Investors ‘need to wake up to benefits of hedging’

by

CBRE

Real estate investors need to wake up to the benefits of hedging, according to Dirk Richolt, head of real estate finance at CBRE in Frankfurt, in a recent discussion with REFIRE.

‘Investors need to catch up with hedging and to become aware of the advantages of doing so,’ said Richolt.  ‘For example, a US buyer today buying real estate in the euro zone can make 2.2% a year on a five-year business plan, just based on the exchange rate. That’s a lot – it’s like adding 2% to the yield on the property.’

It’s also a case of ‘ne'er the twain shall meet’ due to finance and property people viewing deals through very different lenses, according to Richolt: ‘Bond traders know that you need to be hedged. Property people don’t think like this – they just look at the broad yields. Another part of the problem is that with a bond, you always know when it’s going to mature but you don’t know when a property will be disposed of.’

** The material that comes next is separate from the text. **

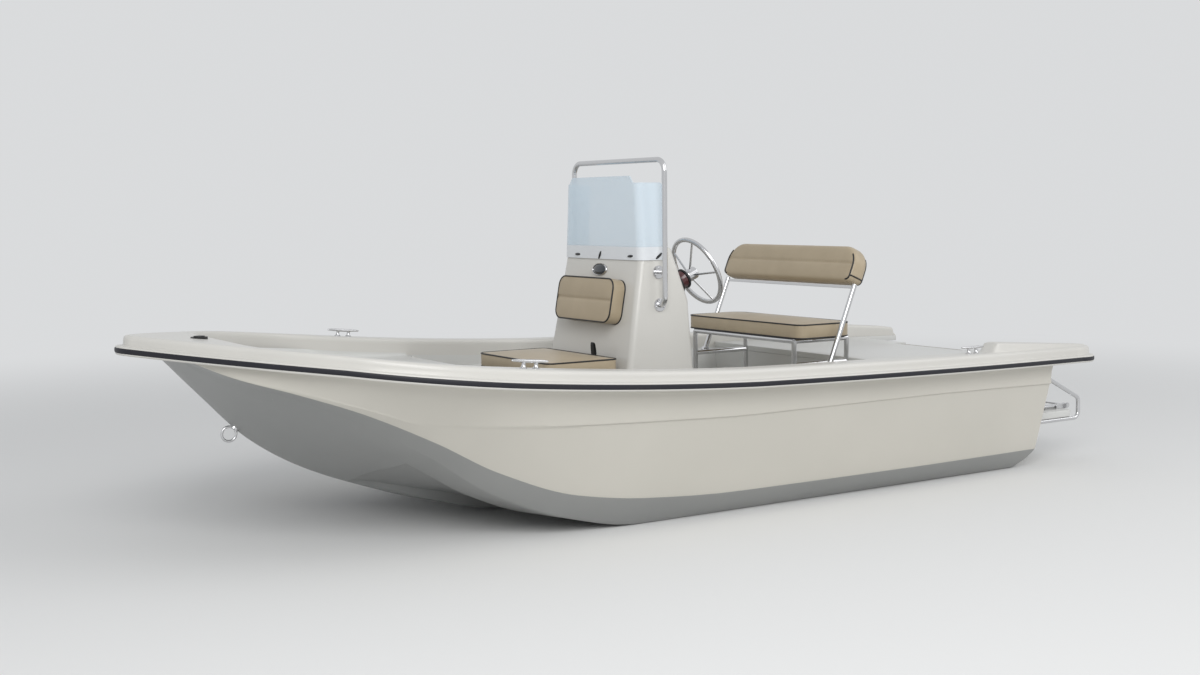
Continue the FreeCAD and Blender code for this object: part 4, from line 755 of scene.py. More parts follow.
def round_corner(run_a, run_b, reach):
    """Join two runs of points with a rounded corner between them."""
    def trimmed(run):
        lengths = np.concatenate([[0], np.cumsum(np.linalg.norm(np.diff(run, axis=0), axis=1))])
        keep_to = lengths[-1] - reach
        cut = np.array([np.interp(keep_to, lengths, run[:, i]) for i in (0, 1)])
        return np.vstack([run[lengths < keep_to - 0.002], cut])

    first, last = trimmed(run_a), trimmed(run_b[::-1])[::-1]
    t = np.linspace(0, 1, 9)[1:-1, None]
    bend = (1 - t) ** 2 * first[-1] + 2 * t * (1 - t) * run_a[-1] + t ** 2 * last[0]
    return np.vstack([first, bend, last])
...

The fact that bond traders and property professionals tend to use different methodologies to calculate yields isn’t helping, either. ‘It’s extremely odd that bond yields are measured after taking into effect the cost of hedging while property yields typically aren’t,’ he said.

German federal bonds with terms of up to 8 years still offer negative yields, as do swap rates with terms of up to 6 years. ‘This is heaping pressure on investors to invest in real estate, which is why prices have been rising,’ Richolt said. ‘Today, real estate income is still more attractive than that offered by bonds and I don’t expect that to change any time soon.’